Problem description: Quote the material below exactly as written, from the first line to the line that holds "return strength", endpoints included.

Available data:
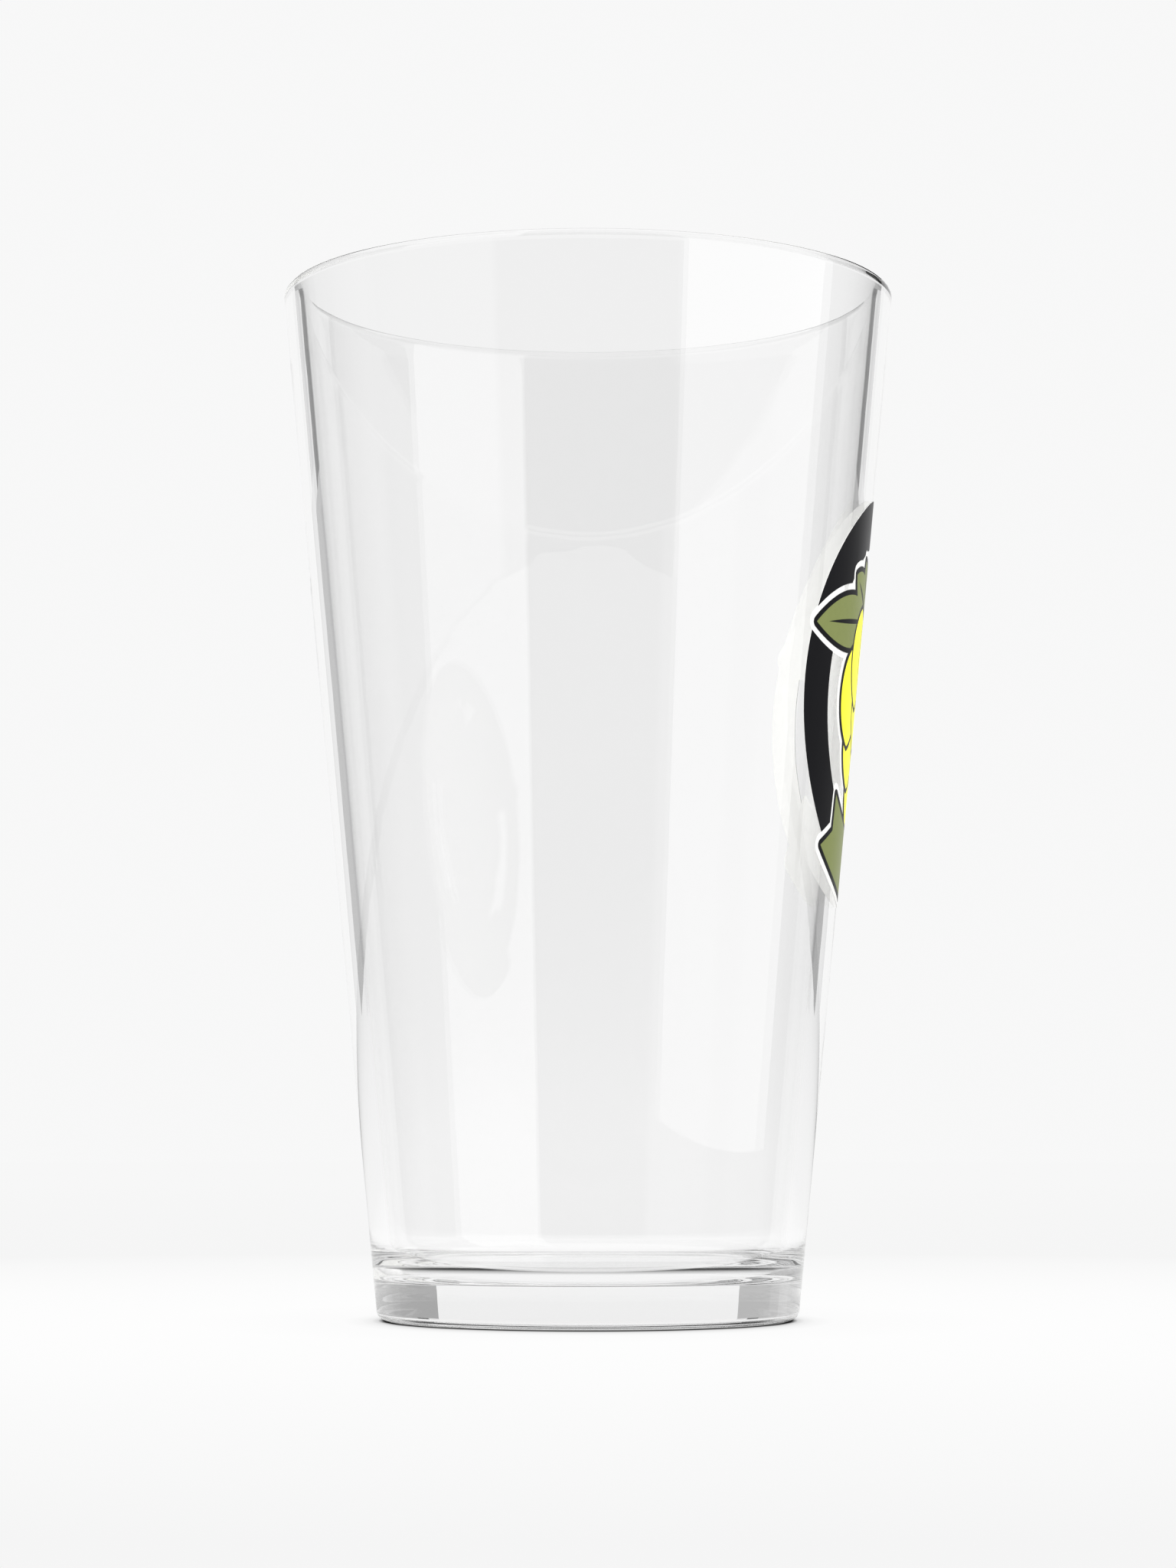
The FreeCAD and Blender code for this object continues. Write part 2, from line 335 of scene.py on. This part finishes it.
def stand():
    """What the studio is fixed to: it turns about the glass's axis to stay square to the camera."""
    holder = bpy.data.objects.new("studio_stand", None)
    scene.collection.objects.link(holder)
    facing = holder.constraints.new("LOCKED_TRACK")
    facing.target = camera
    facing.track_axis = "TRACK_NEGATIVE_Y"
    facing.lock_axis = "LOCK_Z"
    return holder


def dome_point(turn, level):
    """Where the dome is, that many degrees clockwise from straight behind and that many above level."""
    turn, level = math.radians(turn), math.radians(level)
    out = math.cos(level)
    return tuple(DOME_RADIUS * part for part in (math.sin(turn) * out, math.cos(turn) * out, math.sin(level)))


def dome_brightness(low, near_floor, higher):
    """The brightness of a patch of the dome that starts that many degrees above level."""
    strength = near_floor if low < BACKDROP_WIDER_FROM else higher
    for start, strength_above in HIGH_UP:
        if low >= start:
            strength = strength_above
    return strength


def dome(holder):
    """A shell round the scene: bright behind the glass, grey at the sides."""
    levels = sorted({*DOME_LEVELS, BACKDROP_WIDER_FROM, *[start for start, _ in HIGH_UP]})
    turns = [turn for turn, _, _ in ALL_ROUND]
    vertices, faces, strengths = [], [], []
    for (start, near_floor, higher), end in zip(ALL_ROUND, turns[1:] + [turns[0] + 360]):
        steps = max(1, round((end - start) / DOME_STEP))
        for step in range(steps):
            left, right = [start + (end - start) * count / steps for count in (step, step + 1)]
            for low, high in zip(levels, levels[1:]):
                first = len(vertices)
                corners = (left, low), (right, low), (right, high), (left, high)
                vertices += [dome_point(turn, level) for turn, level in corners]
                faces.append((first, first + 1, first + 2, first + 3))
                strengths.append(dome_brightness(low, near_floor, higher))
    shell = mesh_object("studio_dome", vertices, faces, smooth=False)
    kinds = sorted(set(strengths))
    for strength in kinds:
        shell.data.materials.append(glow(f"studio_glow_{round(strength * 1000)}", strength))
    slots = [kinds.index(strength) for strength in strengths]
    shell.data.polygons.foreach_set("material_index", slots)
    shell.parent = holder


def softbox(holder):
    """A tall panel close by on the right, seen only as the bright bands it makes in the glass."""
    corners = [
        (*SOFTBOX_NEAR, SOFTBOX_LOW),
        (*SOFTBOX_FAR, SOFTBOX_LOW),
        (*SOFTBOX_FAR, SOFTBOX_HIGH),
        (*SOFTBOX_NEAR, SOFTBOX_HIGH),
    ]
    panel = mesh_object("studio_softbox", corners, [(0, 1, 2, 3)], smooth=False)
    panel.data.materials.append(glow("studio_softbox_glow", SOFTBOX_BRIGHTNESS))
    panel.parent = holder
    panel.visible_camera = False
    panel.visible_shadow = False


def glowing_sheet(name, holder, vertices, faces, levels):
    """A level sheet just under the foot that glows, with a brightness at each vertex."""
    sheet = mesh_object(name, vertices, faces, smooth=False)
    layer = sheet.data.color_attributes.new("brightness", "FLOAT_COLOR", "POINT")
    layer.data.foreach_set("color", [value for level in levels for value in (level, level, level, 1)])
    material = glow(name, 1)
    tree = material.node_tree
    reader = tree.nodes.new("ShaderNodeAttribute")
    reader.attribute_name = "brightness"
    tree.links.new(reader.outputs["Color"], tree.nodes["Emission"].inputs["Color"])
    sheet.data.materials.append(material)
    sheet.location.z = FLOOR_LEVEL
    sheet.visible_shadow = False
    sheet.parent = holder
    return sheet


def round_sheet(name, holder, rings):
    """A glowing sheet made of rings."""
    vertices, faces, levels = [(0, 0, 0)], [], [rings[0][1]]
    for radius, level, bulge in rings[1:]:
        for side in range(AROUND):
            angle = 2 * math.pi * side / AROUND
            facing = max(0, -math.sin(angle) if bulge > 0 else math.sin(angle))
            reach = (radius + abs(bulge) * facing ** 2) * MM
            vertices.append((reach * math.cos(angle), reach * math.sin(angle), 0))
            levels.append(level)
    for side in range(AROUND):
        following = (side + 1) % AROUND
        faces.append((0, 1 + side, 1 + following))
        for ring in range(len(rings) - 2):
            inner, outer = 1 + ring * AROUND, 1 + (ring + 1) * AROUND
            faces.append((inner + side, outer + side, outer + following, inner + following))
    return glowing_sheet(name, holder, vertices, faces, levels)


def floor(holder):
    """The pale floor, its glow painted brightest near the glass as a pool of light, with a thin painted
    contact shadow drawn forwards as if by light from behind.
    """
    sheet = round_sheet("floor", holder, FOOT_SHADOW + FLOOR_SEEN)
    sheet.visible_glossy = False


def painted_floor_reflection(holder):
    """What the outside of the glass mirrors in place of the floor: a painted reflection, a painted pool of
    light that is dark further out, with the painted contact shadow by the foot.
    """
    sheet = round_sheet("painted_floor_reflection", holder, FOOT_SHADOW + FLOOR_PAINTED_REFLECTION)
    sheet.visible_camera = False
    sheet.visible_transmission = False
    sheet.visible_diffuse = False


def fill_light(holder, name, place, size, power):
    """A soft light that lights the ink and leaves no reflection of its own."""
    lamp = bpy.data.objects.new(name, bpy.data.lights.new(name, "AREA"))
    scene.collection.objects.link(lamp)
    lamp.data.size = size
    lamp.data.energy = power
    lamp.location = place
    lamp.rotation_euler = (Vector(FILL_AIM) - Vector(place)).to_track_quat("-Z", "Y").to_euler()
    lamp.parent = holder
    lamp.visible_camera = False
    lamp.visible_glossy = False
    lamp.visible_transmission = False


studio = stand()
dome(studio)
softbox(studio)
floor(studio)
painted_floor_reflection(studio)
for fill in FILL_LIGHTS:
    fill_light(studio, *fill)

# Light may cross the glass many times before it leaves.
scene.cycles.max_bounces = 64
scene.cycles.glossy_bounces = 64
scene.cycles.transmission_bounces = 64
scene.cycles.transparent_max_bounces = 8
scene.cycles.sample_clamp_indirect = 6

Exercise response:
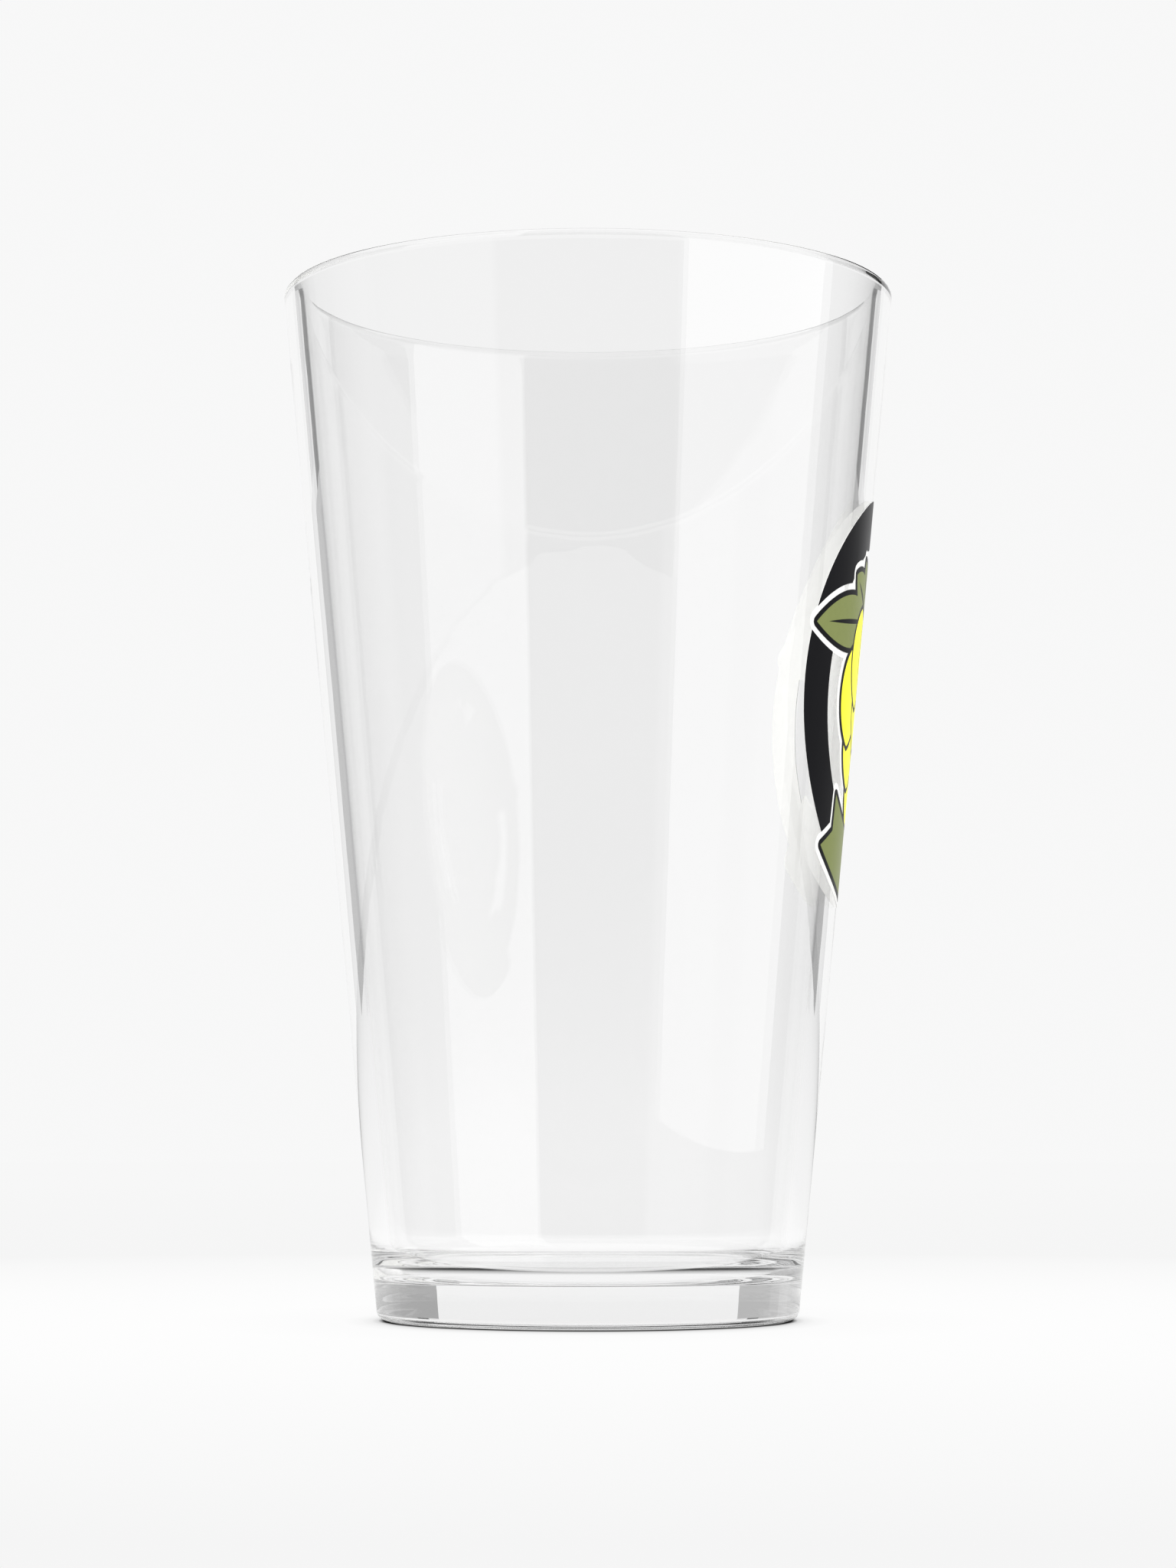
The FreeCAD and Blender code for this object continues. Write part 2, from line 335 of scene.py on. This part finishes it.
def stand():
    """What the studio is fixed to: it turns about the glass's axis to stay square to the camera."""
    holder = bpy.data.objects.new("studio_stand", None)
    scene.collection.objects.link(holder)
    facing = holder.constraints.new("LOCKED_TRACK")
    facing.target = camera
    facing.track_axis = "TRACK_NEGATIVE_Y"
    facing.lock_axis = "LOCK_Z"
    return holder


def dome_point(turn, level):
    """Where the dome is, that many degrees clockwise from straight behind and that many above level."""
    turn, level = math.radians(turn), math.radians(level)
    out = math.cos(level)
    return tuple(DOME_RADIUS * part for part in (math.sin(turn) * out, math.cos(turn) * out, math.sin(level)))


def dome_brightness(low, near_floor, higher):
    """The brightness of a patch of the dome that starts that many degrees above level."""
    strength = near_floor if low < BACKDROP_WIDER_FROM else higher
    for start, strength_above in HIGH_UP:
        if low >= start:
            strength = strength_above
    return strength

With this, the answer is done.